I ignored her because I wasn't wearing an overcoat and thought she was talking to the guy behind me. Then she got one of her fellow minimum-wage martinets to grab me by the shoulders and turn me rudely around.

When I pointed out it was a sports jacket, not an overcoat, she responded: "When you are being here in my searching station, it is important that you must be knowing what I am understanding to mean." In other words, learn Calcutta English before flying out of New York. She was like Peter Sellers in drag.

Meanwhile, while they snapped the blade off my son's nail clippers, they didn't check either of our bags going into the hold.

The trip back was worse.

A middle-aged nitwit again searched my son while two of her buddies literally took me to pieces.

Yet -- wait for it -- she didn't search my crotch!

I kept saying, why don't you give me a good feel down there. I don't mind. Have a good poke around since you've already turned out the cuffs on my pants. How can you search my socks if you don't search my crotch?" Well, she refused. (Can't say I blame her) But it does make a mockery of the rest of the procedure.

Back at JFK, i went to the confiscated property department to recover the one-inch pocket knife taken from me -- and you should have seen the stuff in the box that had been lifted from other travelers. Tiny little-girl plastic scissors, nail scissors, knitting needles, a hotel giveaway sewing kit, eyebrow tweezers and scores of swiss army knives. There was even a guillotine-style cigar clipper!

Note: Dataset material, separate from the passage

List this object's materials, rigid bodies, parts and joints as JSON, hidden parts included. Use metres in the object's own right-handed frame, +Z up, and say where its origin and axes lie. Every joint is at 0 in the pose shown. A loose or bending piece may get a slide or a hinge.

When the search was over and I made it home to unpack, guess what? About $200 worth of CDs in a wallet-style traveling case were missing. Including the first "cracker" album, which I was going to play. I suspect one of the McDonald's rejects at tampa forget to put it back after picking through "dangerous" items like hemmeroid creme and a saline nasal spray.

Funniest part was what the Tampa twit kept saying after I told her, without a trace of rancour, that pale pink overweight white guys traveling with their sons don't fit the terrorist profile.

"We can't discriminate," she responded as she squeezed my lapels for godknowswhat. "She must have repeated that 20 times."

This farce has got to stop if the travel business is ever to get back on its feet.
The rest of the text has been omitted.